O Brasil, como já se disse e se repete com frequência, não é para amadores! O País surpreende. Com o gênio de Proust, não foi diferente, sem embargo de sua recepção ter igualmente se devido, indubitavelmente à valorização da cultura francesa entre nós. Nas palavras de Sauthier, ao fim de sua empreitada historiográfica, Proust está no Brasil “[…] como em sua própria casa”! Nesta casa, um continente fragmentado e tropical, tão cheio de contrastes e diferenças, tão socialmente desigual desde que por país se entende, a acolhida de Proust, com maiores ou menores intervalos de tempo, prossegue com todas as letras e entusiasmo. Lido, às vezes mal lido, sempre citado, estudado nas universidades (e não só na área de Letras!), traduzido por nomes como Mario Quintana, Manuel Bandeira, Carlos Drummond de Andrade, Lúcia Miguel Pereira e Fernando Py, Proust segue em frente e não dá mostras de ir dormir o sono dos esquecidos. Nada o detém: sua acolhida continua. Neste ano, por exemplo quando se comemora, em 18 de novembro, seu centenário de morte, o autor de “Em busca do tempo perdido”, pela terceira vez, renascerá entre nós, desta feita na já muito aguardada tradução de Rosa Freire D’Aguiar e Mário Sérgio Conti.
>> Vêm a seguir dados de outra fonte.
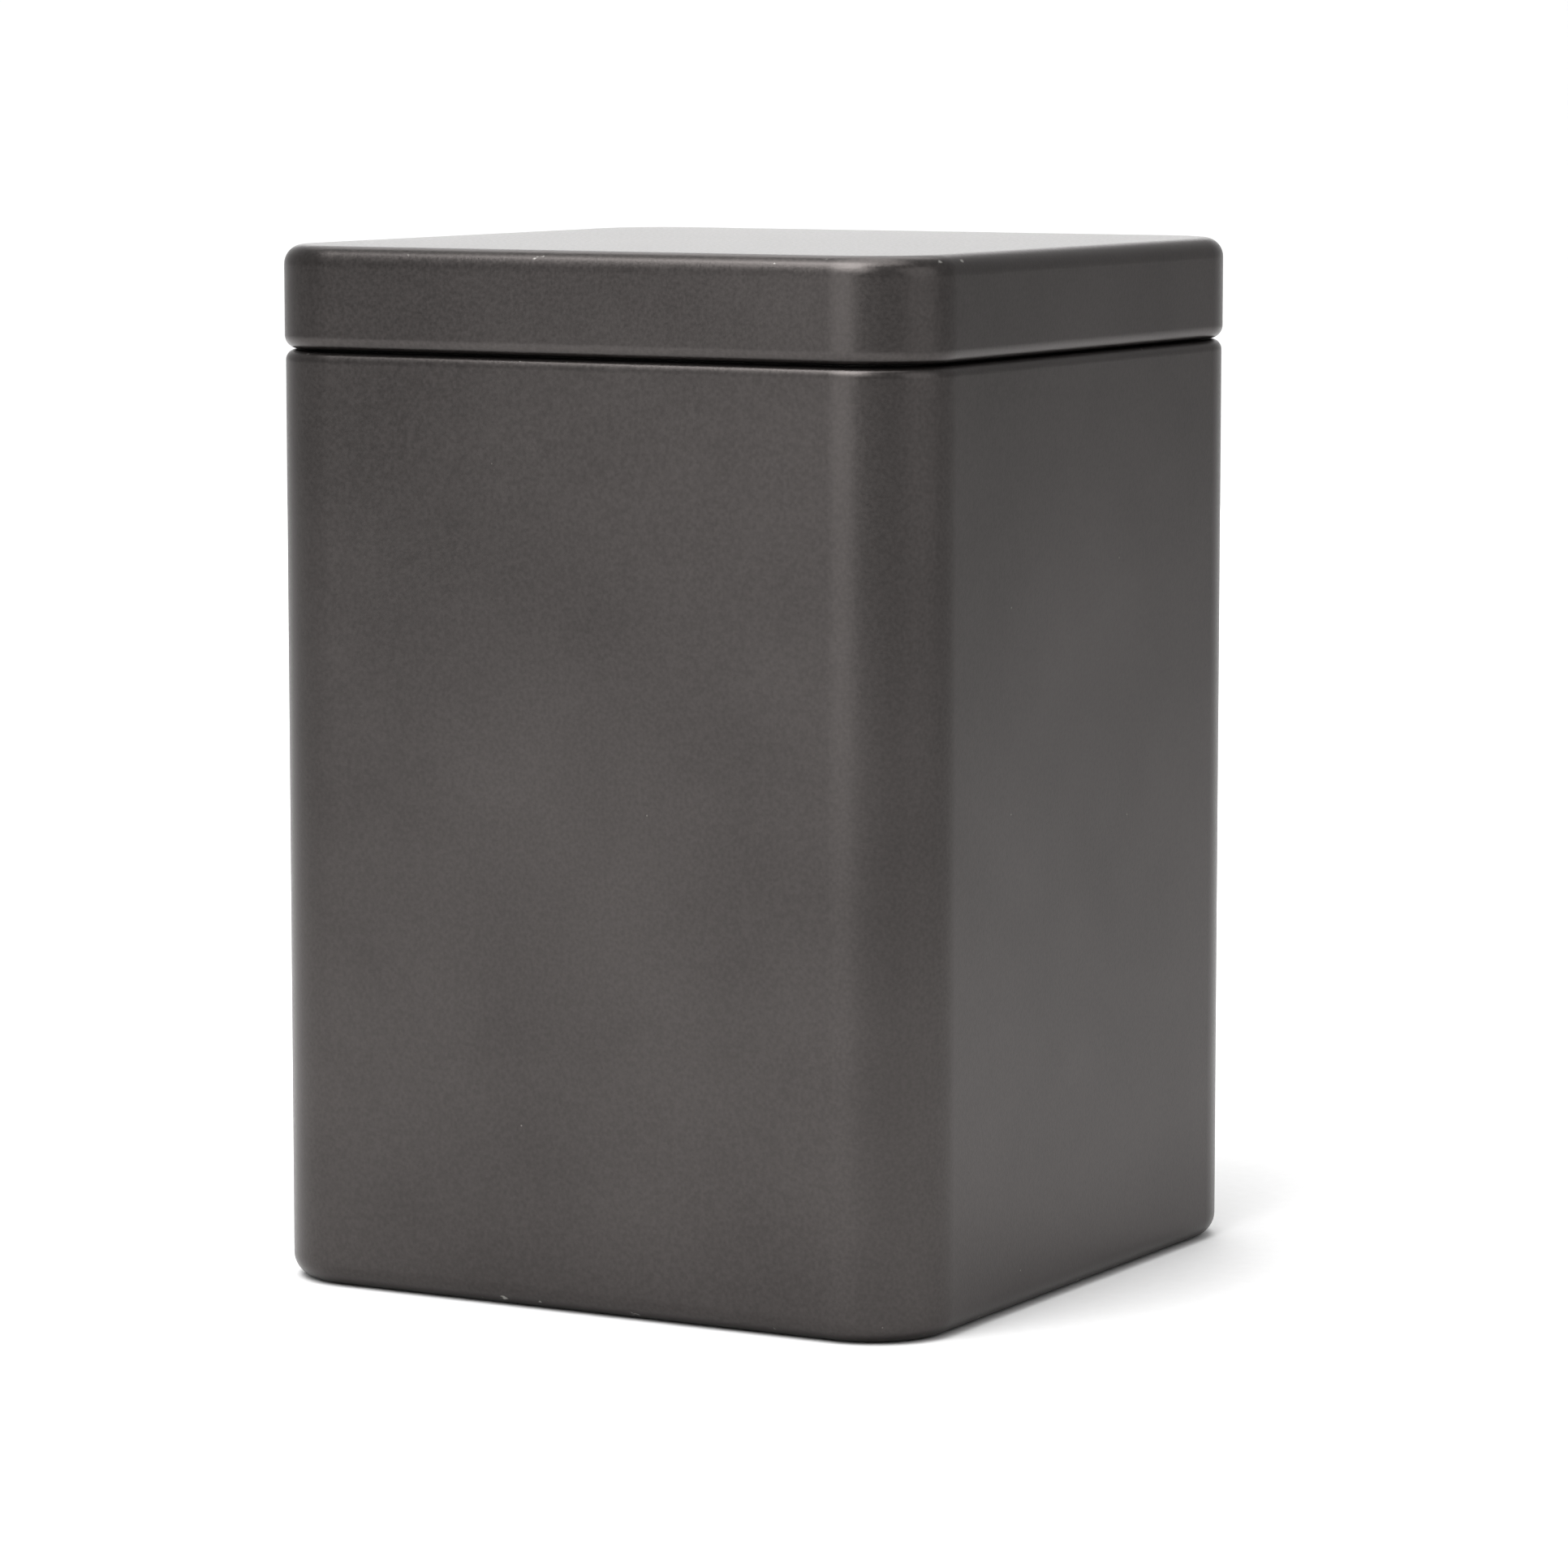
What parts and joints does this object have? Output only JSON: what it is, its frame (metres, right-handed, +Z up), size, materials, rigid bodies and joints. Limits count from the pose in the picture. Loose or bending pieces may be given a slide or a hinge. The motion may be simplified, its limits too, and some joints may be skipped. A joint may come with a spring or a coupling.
{
  "type": "square candle tin",
  "caption": "Tall square tinplate tin with rounded corners and a slip lid that sits flush with the body, for poured candles.",
  "frame": {"origin": "middle of the ring that the tin stands on, at the height of the surface under it", "axes": "+Z up, through the middle of the lid; -Y out of the front face; +X to the right of somebody who looks at the front; the side seam is on the +Y face"},
  "size_m": [0.0752, 0.0752, 0.105],
  "materials": {
    "tin_coat": "matte gunmetal coat with a fine metallic grain",
    "bare_tinplate": "clear-lacquered tinplate, satin",
    "sealing_compound": "dull dried compound"
  },
  "bodies": {
    "tin": {"body_wall": "tin_coat", "neck_collar": "bare_tinplate", "base_panel": "bare_tinplate", "base_seal": "sealing_compound", "side_seam_seal": "sealing_compound"},
    "lid": {"lid_shell": "tin_coat"}
  },
  "joints": [
    {"name": "lid_lift", "type": "slide", "parent": "tin", "child": "lid", "axis": [0, 0, 1], "range_m": [0, 0.12]}
  ]
}
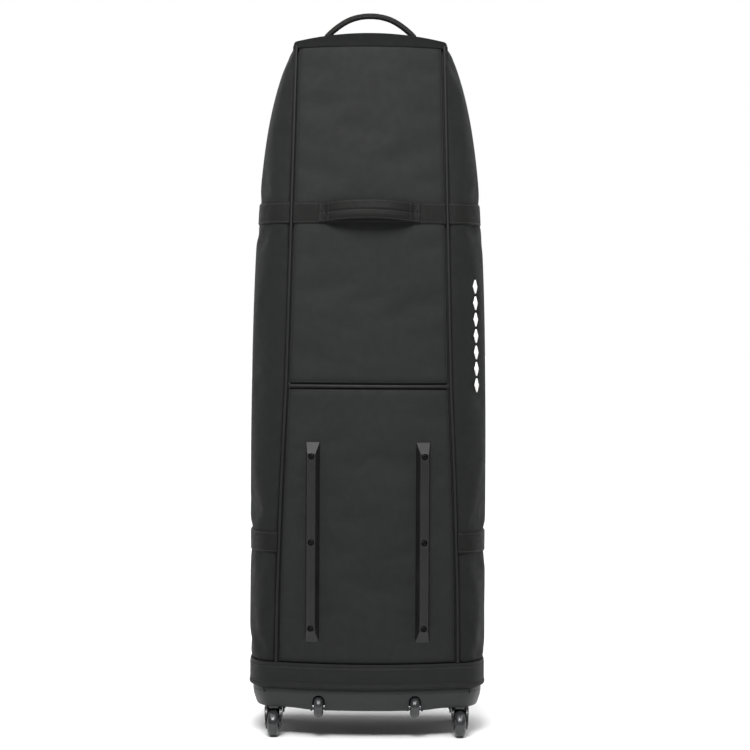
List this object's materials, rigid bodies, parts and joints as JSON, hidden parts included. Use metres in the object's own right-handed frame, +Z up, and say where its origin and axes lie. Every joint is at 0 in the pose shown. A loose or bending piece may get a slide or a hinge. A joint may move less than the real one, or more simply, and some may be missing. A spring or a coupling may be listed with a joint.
{
  "type": "golf travel case",
  "caption": "Upright soft-sided golf travel case with a moulded base, swivel casters, inline wheels, skid rails, piping, webbing, carry handles and a full-length zipped front lid.",
  "frame": {"origin": "on the floor, under the middle of the case's bounding box", "axes": "+Z up, +X to the right when looking at the rail side, +Y towards the opening lid"},
  "size_m": [0.436, 0.3616, 1.3205],
  "materials": {
    "shell_fabric": "matt dark polyester weave over padding",
    "piping_cord": "fabric-covered round cord",
    "webbing": "flat woven webbing, slightly glossy",
    "board": "plain polyethylene sheet",
    "tray_plastic": "fine-grained moulded plastic",
    "rail_plastic": "satin moulded plastic",
    "black_screw": "black coated steel",
    "fork_plastic": "smooth black moulded plastic",
    "tread": "smooth dark grey tread",
    "axle_steel": "bright steel rod",
    "zip_tape": "woven tape with a nylon coil",
    "zip_metal": "gunmetal coating",
    "handle_grip": "webbing sewn round a tube"
  },
  "bodies": {
    "case": {"rear_panel_lower": "shell_fabric", "rear_panel_upper": "shell_fabric", "back_board": "board", "gusset_left": "shell_fabric", "gusset_right": "shell_fabric", "top_cap": "shell_fabric", "base_band": "shell_fabric", "base_tray": "tray_plastic", "floor_board": "board", "piping_left": "piping_cord", "piping_right": "piping_cord", "piping_cross": "piping_cord", "webbing_rear": "webbing", "webbing_upper_left": "webbing", "webbing_upper_right": "webbing", "webbing_lower_left": "webbing", "webbing_lower_right": "webbing", "carry_handle": "webbing", "top_handle": "handle_grip", "skid_rail_left": "rail_plastic", "skid_rail_right": "rail_plastic", "rail_screw_left_1": "black_screw", "rail_screw_left_2": "black_screw", "rail_screw_left_3": "black_screw", "rail_screw_right_1": "black_screw", "rail_screw_right_2": "black_screw", "rail_screw_right_3": "black_screw", "inline_axle_left": "axle_steel", "inline_axle_right": "axle_steel", "zip_tape_case": "zip_tape", "strap_left": "webbing", "strap_right": "webbing", "buckle_socket": "fork_plastic"},
    "lid": {"lid_panel": "shell_fabric", "zip_tape_lid": "zip_tape", "pocket_lower": "shell_fabric", "pocket_upper": "shell_fabric"},
    "caster_rear_left": {"caster_fork_rear_left": "fork_plastic", "caster_axle_rear_left": "axle_steel"},
    "caster_roller_rear_left": {"caster_wheel_rear_left": "tread"},
    "caster_front_left": {"caster_fork_front_left": "fork_plastic", "caster_axle_front_left": "axle_steel"},
    "caster_roller_front_left": {"caster_wheel_front_left": "tread"},
    "caster_rear_right": {"caster_fork_rear_right": "fork_plastic", "caster_axle_rear_right": "axle_steel"},
    "caster_roller_rear_right": {"caster_wheel_rear_right": "tread"},
    "caster_front_right": {"caster_fork_front_right": "fork_plastic", "caster_axle_front_right": "axle_steel"},
    "caster_roller_front_right": {"caster_wheel_front_right": "tread"},
    "inline_roller_left": {"inline_wheel_left": "tread"},
    "inline_roller_right": {"inline_wheel_right": "tread"},
    "zip_left_slider": {"zip_left_slider": "zip_metal"},
    "zip_left_pull": {"zip_left_pull": "zip_metal"},
    "zip_right_slider": {"zip_right_slider": "zip_metal"},
    "zip_right_pull": {"zip_right_pull": "zip_metal"},
    "pocket_lower_slider": {"pocket_lower_slider": "zip_metal"},
    "pocket_lower_pull": {"pocket_lower_pull": "zip_metal"},
    "pocket_upper_slider": {"pocket_upper_slider": "zip_metal"},
    "pocket_upper_pull": {"pocket_upper_pull": "zip_metal"},
    "buckle_plug": {"buckle_plug": "fork_plastic"}
  },
  "joints": [
    {"name": "lid_hinge", "type": "hinge", "parent": "case", "child": "lid", "pos_m": [0, 0.1552, 0.1386], "axis": [-1, 0, 0], "range_deg": [0, 95]},
    {"name": "caster_swivel_rear_left", "type": "hinge", "parent": "case", "child": "caster_rear_left", "pos_m": [-0.171, -0.0873, 0.058], "axis": [0, 0, 1], "continuous": true},
    {"name": "caster_roll_rear_left", "type": "hinge", "parent": "caster_rear_left", "child": "caster_roller_rear_left", "pos_m": [-0.171, -0.1033, 0.024], "axis": [1, 0, 0], "continuous": true},
    {"name": "caster_swivel_front_left", "type": "hinge", "parent": "case", "child": "caster_front_left", "pos_m": [-0.171, 0.0927, 0.058], "axis": [0, 0, 1], "continuous": true},
    {"name": "caster_roll_front_left", "type": "hinge", "parent": "caster_front_left", "child": "caster_roller_front_left", "pos_m": [-0.171, 0.0767, 0.024], "axis": [1, 0, 0], "continuous": true},
    {"name": "caster_swivel_rear_right", "type": "hinge", "parent": "case", "child": "caster_rear_right", "pos_m": [0.171, -0.0873, 0.058], "axis": [0, 0, 1], "continuous": true},
    {"name": "caster_roll_rear_right", "type": "hinge", "parent": "caster_rear_right", "child": "caster_roller_rear_right", "pos_m": [0.171, -0.1033, 0.024], "axis": [1, 0, 0], "continuous": true},
    {"name": "caster_swivel_front_right", "type": "hinge", "parent": "case", "child": "caster_front_right", "pos_m": [0.171, 0.0927, 0.058], "axis": [0, 0, 1], "continuous": true},
    {"name": "caster_roll_front_right", "type": "hinge", "parent": "caster_front_right", "child": "caster_roller_front_right", "pos_m": [0.171, 0.0767, 0.024], "axis": [1, 0, 0], "continuous": true},
    {"name": "inline_roll_left", "type": "hinge", "parent": "case", "child": "inline_roller_left", "pos_m": [-0.0875, -0.1273, 0.059], "axis": [1, 0, 0], "continuous": true},
    {"name": "inline_roll_right", "type": "hinge", "parent": "case", "child": "inline_roller_right", "pos_m": [0.0875, -0.1273, 0.059], "axis": [1, 0, 0], "continuous": true},
    {"name": "zip_left_slide", "type": "slide", "parent": "lid", "child": "zip_left_slider", "axis": [-1, 0, 0], "range_m": [0, 0.105]},
    {"name": "zip_left_pull_swing", "type": "hinge", "parent": "zip_left_slider", "child": "zip_left_pull", "pos_m": [-0.009, 0.12086, 1.23408], "axis": [1, 0, 0], "range_deg": [0, 150]},
    {"name": "zip_right_slide", "type": "slide", "parent": "lid", "child": "zip_right_slider", "axis": [1, 0, 0], "range_m": [0, 0.105]},
    {"name": "zip_right_pull_swing", "type": "hinge", "parent": "zip_right_slider", "child": "zip_right_pull", "pos_m": [0.009, 0.12086, 1.23408], "axis": [1, 0, 0], "range_deg": [0, 150]},
    {"name": "pocket_lower_slide", "type": "slide", "parent": "lid", "child": "pocket_lower_slider", "axis": [1, 0, 0], "range_m": [0, 0.21]},
    {"name": "pocket_lower_pull_swing", "type": "hinge", "parent": "pocket_lower_slider", "child": "pocket_lower_pull", "pos_m": [-0.10648, 0.17748, 0.526], "axis": [1, 0, 0], "range_deg": [0, 150]},
    {"name": "pocket_upper_slide", "type": "slide", "parent": "lid", "child": "pocket_upper_slider", "axis": [1, 0, 0], "range_m": [0, 0.19]},
    {"name": "pocket_upper_pull_swing", "type": "hinge", "parent": "pocket_upper_slider", "child": "pocket_upper_pull", "pos_m": [-0.09636, 0.163, 0.846], "axis": [1, 0, 0], "range_deg": [0, 150]},
    {"name": "buckle_release", "type": "slide", "parent": "case", "child": "buckle_plug", "axis": [1, 0, 0], "range_m": [0, 0.03]}
  ]
}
Para concluir, este inevitável, mas sincero, lugar-comum: muito e muito ainda teríamos a dizer de “Proust sous les tropiques”. Todavia, é como escreveu Anatole France, “A vida é curta, e Proust é muito longo”. Apesar disso, Étienne Sauthier sabe nos levar, com leveza e erudição, pelos vários caminhos brasileiros do genial francês.